Est-ce que c’est un plus d’être étranger pour manager en Russie ? Ou bien est-ce davantage un handicap d’être issu d’une autre culture ?

Il suffit d’aborder les choses avec une profonde humilité, ce qui commence par faire l’effort d’apprendre la langue et de la pratiquer avec eux. Même avec une maîtrise basique, c’est un signe d’intérêt et de respect. En revanche, il vaut mieux éviter de parler politique.

 

Faire l’effort d’apprendre la langue
et de la pratiquer avec eux.

 

Est-ce confortable en Russie de manager des équipes russes pour un français ?

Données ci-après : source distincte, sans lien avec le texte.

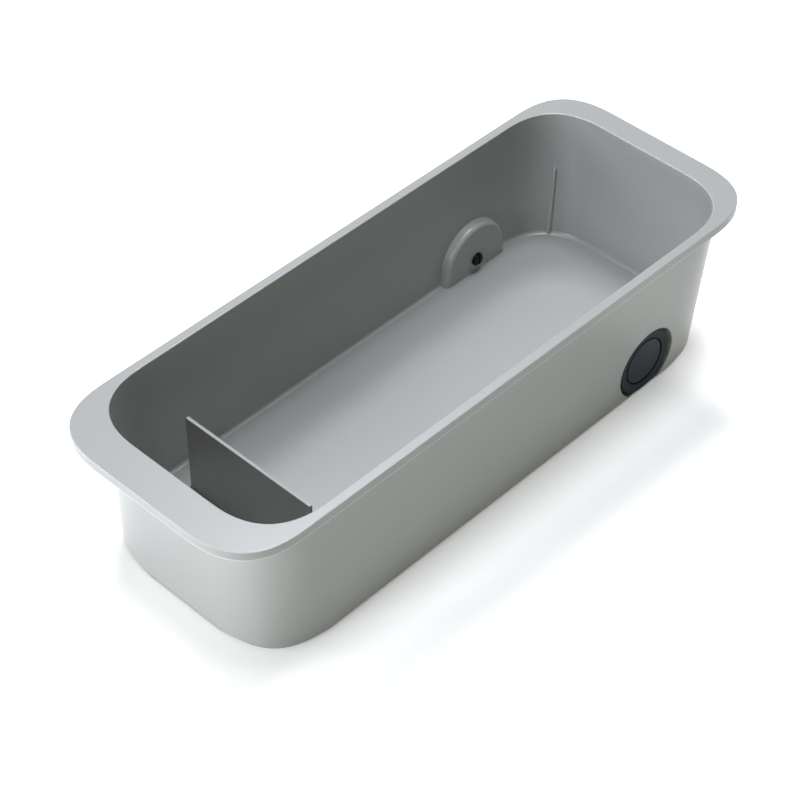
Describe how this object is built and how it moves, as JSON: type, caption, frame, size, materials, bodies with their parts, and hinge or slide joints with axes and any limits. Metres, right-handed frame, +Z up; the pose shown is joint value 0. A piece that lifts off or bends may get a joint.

L’esprit français est assez proche de l’esprit russe. Notre convivialité favorise les relations interpersonnelles. La littérature, la musique, l’histoire ont mêlé nos deux nations depuis des siècles. Les Russes admirent l’art de vivre Français, qui allie raffinement et convivialité. Je m’en aperçois lors des recrutements, le fait d’être une entreprise française est un plus par rapport aux entreprises coréennes, chinoises ou même allemandes. La France fait rêver et notre gestion des ressources humaines est plus structurée avec des entretiens d’évaluation, des plans de carrière, des formations. La place accordée aux femmes dans nos entreprises, calées sur le modèle anglo-saxonnes tendant vers la parité, est aussi quelque chose qui peut les motiver. Elles sont souvent moins bien valorisées à compétences égales dans les compagnies russes ou asiatiques notamment.